Collators usually don’t need to stake assets or participate in some form of consensus, on Khala they do. This is necessary to maintain the security of the TEE nodes. Becoming a Gatekeeper requires staking an amount of PHA dictated by your “CPU score,” a kind of reputation system. You also need to have the proper hardware, including the SGX cell.
The PHA you stake as a gatekeeper will be slashed if the results of your TEE calculation do not match that of your peers, which should hopefully localize any potential attack to the TEE hardware. Also, gatekeepers are selected randomly by the system, so a potential attacker would need to break a lot of them to compromise the network.
Regular desktop computers can run Gatekeeper nodes, though you may need to beef up your storage with high-speed NVMe SSDs. So far, more than 1200 nodes have signed up for gatekeeping tests on Phala.
Crowdloan and deployment
One unique aspect of Phala is that it didn’t create separate tokens for its Kusama version. For Phala, Kusama is a way to deploy a “pre-mainnet”, so Khala’s token is simply called K-PHA. The team allocated just 1.5% of the combined maximum supply for the Kusama crowdloan, though it’ll take a while to reach full dilution.
The ROI for crowdloan contributors is around 30%, which is comparatively lower than other parachains in its batch. But Khala’s time’s yet to come — its focus is not so much on DeFi but on general computation.
All eyes on Polkadot this time as the auctions officially started. (Woooo!)
While some of the crowdloans had already begun last week, now we have a more complete picture of the participants.
For Kusama, everything is proceeding as planned. Bit.Country became the latest parachain with 209k KSM committed (a surprisingly large amount!).
Active Crowdloans (Polkadot)
TL;DR: Acala is offering 17% of supply for the crowdloan of its DeFi hub. Check out our deep dive on its canary Karura to learn more about the project.
TL;DR: Crowdloan participants receive 10% of the GLMR supply. Learn more about it in the Moonriver deep dive.
TL;DR: Offering a nice 20% of the supply, Astar is the main network for the Shiden canary we covered last week.
Active Crowdloans (Kusama)
TL;DR: Offering 8% of supply, now first place with 45k KSM. The project is an NFT platform for Polkadot/Kusama.
TL;DR: This DeFi-focused project collected a decent amount this week to reach second place at 29k KSM. Contributors are bidding for 12.5% of the supply.
Active Farms
Earn KAR by staking on Karura DEX
Yields are now 21% APR (or 42% with loyalty bonus) for KAR/KSM.
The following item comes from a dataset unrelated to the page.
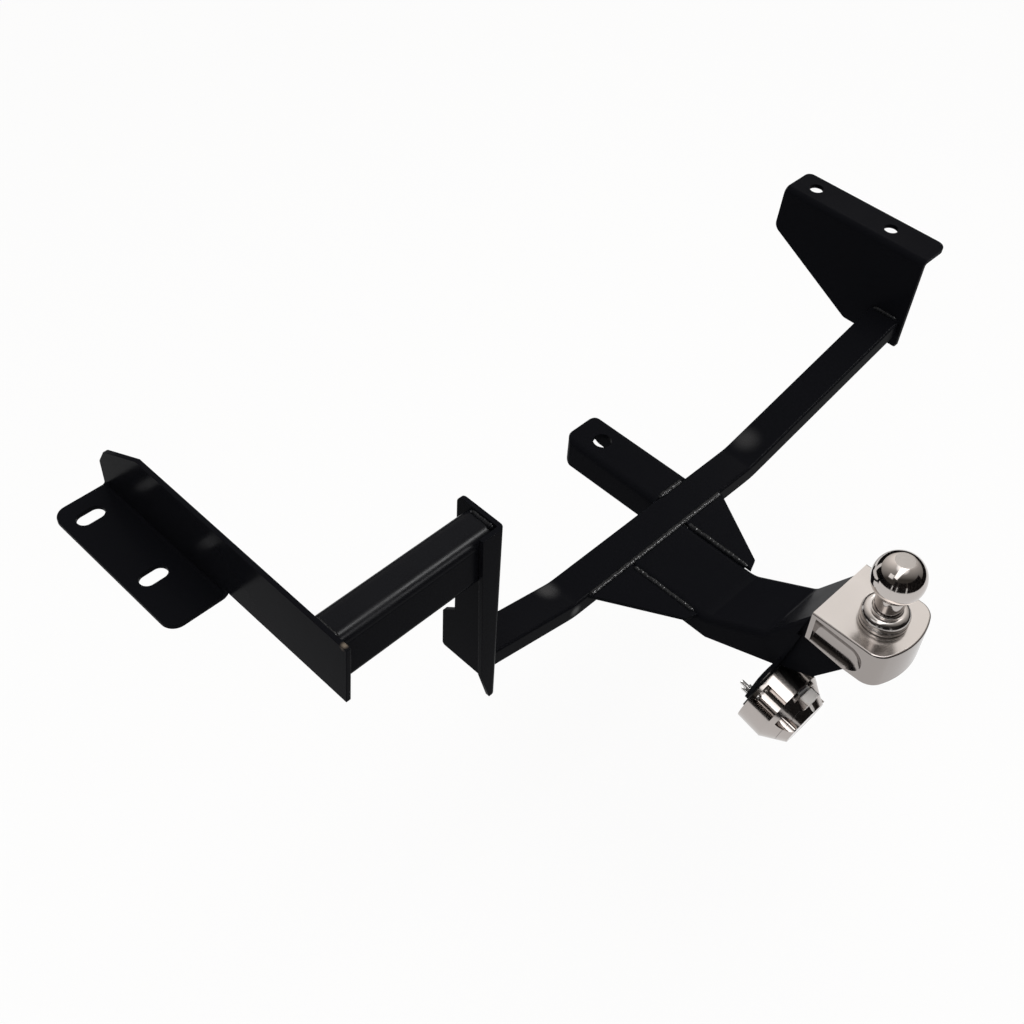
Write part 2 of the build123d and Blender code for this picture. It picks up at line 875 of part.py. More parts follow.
def hinge_ear_shape(side):
    """Ear that holds one end of the hinge pin."""
    near = side * hinge_notch_half
    far = side * (hinge_notch_half + hinge_ear)
    x0, x1 = min(near, far), max(near, far)
    root = block(x0, x1, hinge_notch_up, hinge_up + hinge_eye_r, socket_body, hinge_out)
    front = block(x0, x1, hinge_notch_up, hinge_up, hinge_out, hinge_out + hinge_eye_r)
    return root + front + hinge_disc(x0, x1, hinge_eye_r)


def hinge_notch():
    """Room for the lid's arms, its block and the spring."""
    start = socket_body + hinge_notch_gap
    return block(-hinge_notch_half, hinge_notch_half, hinge_notch_up, 99, start, socket_rim + 1)


def make_housing():
    """Socket body with pockets for its screws and a notch for the hinge."""
    body = turned(
        [
            (0, 0),
            (socket_base_r, 0),
            (socket_r, socket_body),
            (socket_radius(socket_rim), socket_rim),
            (0, socket_rim),
        ]
    )
    for side in (-1, 1):
        body += hinge_ear_shape(side)
    body -= hinge_notch()
    for x, y in pocket_spots:
        body -= rod((x, y, socket_floor), (x, y, socket_body), screw_pocket_r)
    for spot in screw_spots:
        body -= Pos(*spot) * Cylinder(screw_hole_r, 40)
    body -= thumb_grooves()
    for rib in thumb_rods(thumb_start - 1, socket_rim):
        body += rib
    body -= Pos(0, 0, socket_floor + 50) * Cylinder(socket_bore_r, 100)
    body -= ring(seal_out_r, seal_in_r, socket_rim - seal_depth, socket_rim + 1)
    body -= Cylinder(wire_hole_r, 40)
    body -= hinge_disc(-50, 50, hinge_pin_r)
    return socket_plane * body


def contact_spots():
    """Places of the contacts: one in the middle and a ring about it."""
    spots = [(0, 0)]
    for number in range(contact_count):
        angle = 2 * pi * (number + 0.5) / contact_count
        spots.append((contact_circle_r * cos(angle), contact_circle_r * sin(angle)))
    return spots


def make_insert():
    """Moulded insert that carries the contacts."""
    start = (0, 0, socket_floor + seat_gap)
    return socket_plane * rod(start, (0, 0, insert_top), socket_bore_r - insert_gap)


def make_contacts():
    """Contact pins, all alike, standing on the insert."""
    pins = []
    for x, y in contact_spots():
        start = (x, y, insert_top)
        pins.append(rod(start, (x, y, insert_top + contact_rise), contact_r))
    return socket_plane * Compound(children=pins)


def make_grommet():
    """Rubber ring in the wire hole, where the cable would enter."""
    radius = wire_hole_r - grommet_gap
    back = -gasket_thick - bracket_thick - seat_gap
    body = ring(radius, grommet_bore_r, back, socket_floor)
    body += ring(radius + 2 * grommet_lip, grommet_bore_r, back - grommet_lip, back)
    return socket_plane * body


def lid_arm(side):
    """Arm of the lid with its eye on the hinge pin."""
    near = side * (hinge_notch_half - arm_gap - arm_thick)
    far = side * (hinge_notch_half - arm_gap)
    x0, x1 = min(near, far), max(near, far)
    shank = block(x0, x1, arm_low, hinge_up + hinge_eye_r / 2, hinge_out, block_front)
    foot = block(x0, x1, lid_skirt_r, hinge_up, socket_rim + lid_gap, block_front)
    return shank + foot + hinge_disc(x0, x1, hinge_eye_r)


def make_lid():
    """Sprung lid: a coned cap, a hinge block and two arms."""
    start = socket_rim + lid_gap
    body = turned(
        [
            (0, start),
            (socket_radius(start), start),
            (socket_front_r, socket_front),
            (0, socket_front),
        ]
    )
    body -= Pos(0, 0, start) * Cylinder(lid_skirt_r, 2 * (socket_front - start - lid_roof))
    bar = block(-block_half, block_half, block_low, block_top, block_back, block_front)
    body += rounded(bar, Axis.X, [(block_top, block_back)], block_round)
    for side in (-1, 1):
        body += lid_arm(side)
    body -= thumb_grooves()
    for rib in thumb_rods(start, socket_front - 1):
        body += rib
    body -= hinge_disc(-50, 50, hinge_pin_r + hinge_pin_gap)
    return socket_plane * body


def make_hinge_pin():
    """Pin pressed into the housing's ears."""
    reach = hinge_notch_half + hinge_ear
    return socket_plane * hinge_disc(-reach, reach, hinge_pin_r)


def helix_point(turn):
    """Place and heading on the spring's centre line after some turns."""
    angle = 2 * pi * turn
    middle = -spring_pitch * spring_turns / 2
    place = (
        middle + spring_pitch * turn,
        hinge_up + spring_coil_r * cos(angle),
        hinge_out + spring_coil_r * sin(angle),
    )
    rise = spring_pitch / (2 * pi * spring_coil_r)
    heading = Vector(rise, -sin(angle), cos(angle)).normalized()
    return Vector(*place), heading


def biarc(start, out, end, into):
    """Two arcs that leave and arrive along given headings."""
    way = end - start
    total = out + into
    a = 2 * (1 - out.dot(into))
    b = 2 * way.dot(total)
    c = -way.dot(way)
    reach = (-b + sqrt(b * b - 4 * a * c)) / (2 * a)
    first = start + out * reach
    second = end - into * reach
    joint = (first + second) * 0.5
    heading = (second - first).normalized()
    return [
        TangentArc(start, joint, tangent=out),
        TangentArc(joint, end, tangent=heading),
    ]


def make_spring():
    """Wound spring about the hinge pin, one unbroken tube."""
    edges = []
    steps = 2 * spring_turns
    for number in range(steps):
        start, out = helix_point(number / 2)
        end, into = helix_point((number + 1) / 2)
        for arc in biarc(start, out, end, into):
            edges += arc.edges()
    route = Wire(edges)
    place, heading = helix_point(0)
    section = Plane(origin=place, z_dir=heading) * Circle(spring_wire_r)
    return socket_plane * sweep(section, path=route)


def spring_gap():
    """Least gap between neighbouring turns, measured on points."""
    samples = 48
    points = [helix_point(number / samples)[0] for number in range(samples * spring_turns + 1)]
    least = 1e9
    for first, place in enumerate(points):
        for other in points[first + samples // 2 :]:
            least = min(least, (other - place).length)
    return least - 2 * spring_wire_r


def make_seal():
    """Rubber ring between the lid and the housing."""
    low = socket_rim - seal_depth + seal_gap
    body = ring(seal_out_r - seal_gap, seal_in_r + seal_gap, low, socket_rim + seal_gap)
    return socket_plane * body


def make_socket_screws():
    """Screws of the socket, all alike."""
    screws = []
    for x, y in screw_spots:
        back = -screw_tail
        shank = rod((x, y, back), (x, y, socket_floor), screw_r)
        head = rod((x, y, socket_floor), (x, y, socket_floor + screw_head), screw_head_r)
        screws.append(shank + head)
    return socket_plane * Compound(children=screws)


def make_socket_nuts():
    """Nuts behind the bracket and behind the housing's low screw."""
    nuts = []
    for number, (x, y) in enumerate(screw_spots):
        top = -gasket_thick - bracket_thick if number < 2 else 0
        face = RegularPolygon(socket_nut_flats / 2, 6, major_radius=False) - Circle(screw_hole_r)
        nuts.append(extrude(Pos(x, y, top - socket_nut_height) * face, amount=socket_nut_height))
    return socket_plane * Compound(children=nuts)


def make_frame():
    """The welded frame's pieces by name."""
    return {
        "crossbar": make_crossbar(),
        "upright_bracket": make_upright(),
        "stub_tube": make_stub_tube(),
        "left_side_plate": make_side_plate(),
        "right_bracket": make_right_bracket(),
        "front_tongue": make_front_tongue(),
        "rear_tongue": make_rear_tongue(),
        "gusset_left": make_gusset(-1),
        "gusset_right": make_gusset(1),
        "socket_bracket": make_socket_bracket(),
        "ball_carrier": make_ball_carrier(),
    }


def make_welds(frame):
    """Weld beads by name, each cut from the plates that it joins."""
    bar = frame["crossbar"]
    tongue = frame["rear_tongue"]
    left = frame["gusset_left"]
    right = frame["gusset_right"]
    front = frame["front_tongue"]
    upright = frame["upright_bracket"]
    side = frame["left_side_plate"]
    stub = frame["stub_tube"]
    bracket = frame["right_bracket"]
    z = bar_top_z - weld_r / 2
    edge_y = tongue_width / 2
    half = front_width / 2 - front_bend
    tube_x0 = upright_rear_x - plate - stub_gap - stub_width + stub_corner
    tube_x1 = upright_rear_x - plate - stub_gap - stub_corner
    right_z = bar_top_at(right_face_y)
    left_z = bar_top_at(upright_far_y)
    bar_x0 = bar_front_x + bar_corner
    bar_x1 = bar_rear_x - bar_corner
    return {
        "weld_crossbar": weld(
            (bar_rear_x, -gusset_reach_y, z), (bar_rear_x, gusset_reach_y, z), bar, tongue, left, right
        ),
        "weld_gusset_left": weld(
            (bar_rear_x + 6, -edge_y, z), (gusset_tip_x, -edge_y, z), tongue, left
        ),
        "weld_gusset_right": weld(
            (bar_rear_x + 6, edge_y, z), (gusset_tip_x, edge_y, z), tongue, right
        ),
        "weld_front_tongue": weld(
            (bar_front_x, front_middle_y - half, z), (bar_front_x, front_middle_y + half, z), bar, front
        ),
        "weld_right_bracket": weld(
            (bar_x0, right_face_y, right_z), (bar_x1, right_face_y, right_z), bar, bracket
        ),
        "weld_upright": weld(
            (bar_x0, upright_far_y, left_z), (bar_x1, upright_far_y, left_z), bar, upright
        ),
        "weld_stub_left": weld(
            (tube_x0, side_inner_y, stub_top_z), (tube_x1, side_inner_y, stub_top_z), stub, side
        ),
        "weld_stub_right": weld(
            (tube_x0, upright_near_y, stub_top_z), (tube_x1, upright_near_y, stub_top_z), stub, upright
        ),
    }


def make_fittings():
    """Ball, cover, socket and small parts by name."""
    washer_z = ball_plate_low_z - washer_thick
    return {
        "ball_cover": make_cover(),
        "tow_ball": make_tow_ball(),
        "ball_seat_ring": make_seat_ring(),
        "ball_washer": ring(washer_r, shank_hole_r, washer_z, ball_plate_low_z),
        "ball_nut": make_ball_nut(),
        "socket_gasket": make_socket_gasket(),
        "socket_housing": make_housing(),
        "contact_insert": make_insert(),
        "contact_pins": make_contacts(),
        "cable_grommet": make_grommet(),
        "socket_lid": make_lid(),
        "hinge_pin": make_hinge_pin(),
        "lid_spring": make_spring(),
        "lid_seal": make_seal(),
        "socket_screws": make_socket_screws(),
        "socket_nuts": make_socket_nuts(),
    }


def make_all():
    """Every piece of the towbar by name."""
    frame = make_frame()
    return frame | make_welds(frame) | make_fittings()


if __name__ == "__main__":
    os.makedirs("parts", exist_ok=True)
    for name, shape in make_all().items():
        export_step(shape, f"parts/{name}.step")
        print(name, len(shape.solids()), round(shape.volume))
    print("spring gap", round(spring_gap(), 2))
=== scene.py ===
import json
import logging
import math
from dataclasses import dataclass, field
from enum import Enum
from typing import Callable, Iterable, Sequence

import bmesh
import bpy
from mathutils import Matrix, Vector, noise

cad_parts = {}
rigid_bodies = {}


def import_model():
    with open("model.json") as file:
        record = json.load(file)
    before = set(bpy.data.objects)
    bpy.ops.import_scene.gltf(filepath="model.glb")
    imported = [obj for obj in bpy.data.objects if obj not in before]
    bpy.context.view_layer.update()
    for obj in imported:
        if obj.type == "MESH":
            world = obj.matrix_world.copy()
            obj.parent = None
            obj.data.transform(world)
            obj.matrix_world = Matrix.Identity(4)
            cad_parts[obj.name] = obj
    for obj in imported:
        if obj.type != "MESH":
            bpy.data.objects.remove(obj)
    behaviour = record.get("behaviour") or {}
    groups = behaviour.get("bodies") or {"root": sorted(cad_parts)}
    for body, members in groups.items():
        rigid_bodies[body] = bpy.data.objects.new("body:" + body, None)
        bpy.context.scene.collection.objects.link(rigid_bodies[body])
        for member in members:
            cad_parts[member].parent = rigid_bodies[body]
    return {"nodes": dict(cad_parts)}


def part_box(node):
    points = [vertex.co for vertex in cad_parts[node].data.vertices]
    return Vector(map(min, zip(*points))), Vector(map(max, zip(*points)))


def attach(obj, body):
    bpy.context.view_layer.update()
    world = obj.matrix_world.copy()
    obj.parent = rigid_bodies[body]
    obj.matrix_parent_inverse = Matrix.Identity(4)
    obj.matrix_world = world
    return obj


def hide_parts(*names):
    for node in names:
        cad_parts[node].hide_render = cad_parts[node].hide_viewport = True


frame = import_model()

LOG = logging.getLogger("towbar")
MM = 0.001
BODY = "towbar_body"
LID_BODY = "lid_body"


class Slot(Enum):
    """The record's material slots."""

    PAINT = "black_paint"
    CHROME = "chrome"
    ALLOY = "bright_alloy"
    ZINC = "zinc_steel"
    SPRING = "spring_steel"
    RUBBER = "rubber"
    PLASTIC = "black_plastic"
    BRASS = "brass"


class Axis(Enum):
    """Row axes, as unit directions."""

    X = (1.0, 0.0, 0.0)
    Y = (0.0, 1.0, 0.0)
    Z = (0.0, 0.0, 1.0)


def millimetres(*values: float) -> Vector:
    """Point or direction given in millimetres, returned in metres."""
    return Vector(values) * MM


# Fixed values of the shader node groups that the finishes share

SMUDGE_DETAIL = 4.0
SMUDGE_RANGE = (0.35, 0.7)
WAVE_DETAIL = 2.0
GRAIN_DETAIL = 1.0
GRAIN_SCALE = 2600.0
SKIN_HEIGHT = 0.0004
SPECK_REACH = (0.16, 0.05)
PATCH_DETAIL = 3.0
PATCH_SCALE = 25.0
PATCH_RANGE = (0.52, 0.72)

# Distances in metres and the angle in degrees below which parts of a mesh are merged

TURNED_MERGE = 1e-6
SOLID_MERGE = 2e-6
FLAT_ANGLE = 0.4

# Segments that round off a blunt corner

BLUNT_STEPS = 8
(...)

KSM/LKSM farm has 12% APR (40% with loyalty)
KAR/kUSD offers APR is 53%, 76% with loyalty.
Earn KAR + BNC (Bifrost tokens) when staking kUSD/BNC
APR is 137% with loyalty, 41% without.
Sushi farms on Moonriver are now live! Topping out at 220% APR for the MIM pool, with the rest staying between 110% and 30% APR. You’ll be earning both SUSHI and MOVR on all of them.
Solarbeam farms hit a major snag. Now only the Pool 2 earns triple digits APR, the rest are around 50%.
Parachain auctions on Polkadot started yesterday, November 11. We’re officially in parachain season!
So the main network is now accepting bids for crowdloans and parachains. You can learn more about how it all works and how to contribute in our previous edition focused on Kusama’s auctions.
Right now we’re looking at a relatively predictable top-3 made of Acala, Moonbeam and Astar, actually the same order as on Kusama! Only this time, it seems that Moonbeam may take the first slot.
This shift is likely caused by the amazing performance of MOVR on Kusama, which was by far the most successful crowdloan in terms of returns for holders. Keep in mind that the token economics of GLMR are quite different, for example in terms of free supply and crowdloan rewards!
Still, Polkadot parachains are different. Everyone in a given batch launches at the same time, so you’re gucci as long as you make it in the top-5. But the next question is, when will we actually be able to use the DOT parachains?
That’s the billion dollar question! Kusama parachains took around one-two months to be properly launched, some faster than others. Since they can onboard to Polkadot only from the end of December, realistically we’re looking at January-February.
Still, the Kusama testing must have served something! With most of the kinks ironed out, the teams having more experience etc. it’s quite possible that we’ll see the first parachains live in early January.
HydraDX’s team explains why they’ll sit the first round out, plus a few more project updates on their Omnipool.
Kusama reaches 1000 Validators
A referendum upped the number of active Kusama validators to a neat 1000.
Polkadot is now 4 years old, starting from the first github commit on November 7, 2017.
Moonriver reaches 5M transactions
The milestone means that Moonriver is the most active Kusama parachain, so the team has high hopes for Moonbeam.
SubQuery’s deployment on the Moonriver Network will allow both Ethereum and Polkadot devs to query historical Substrate & EVM data with GraphQL.
(Polkadot) Treasury Proposal 73 Merkle Science proposal to provide a solution for cases of scam victims and other illicit activities in the Polkadot community.
(Kusama) Referendum 152 executed to lower the cost of opening HRMP channels to just 5 KSM.
(Kusama) Referendum 154 to refund lost KSM from XCM attack to the Karura reserve account, likely to pass.
All info in this newsletter is purely educational and should only be used to inform your own research. We're not offering investment advice, endorsement of any project or approach, or promise of any outcome. This is prepared using public information and couldn't possibly account for anyone's specific goals or financial situation. Be careful and keep up the honest work!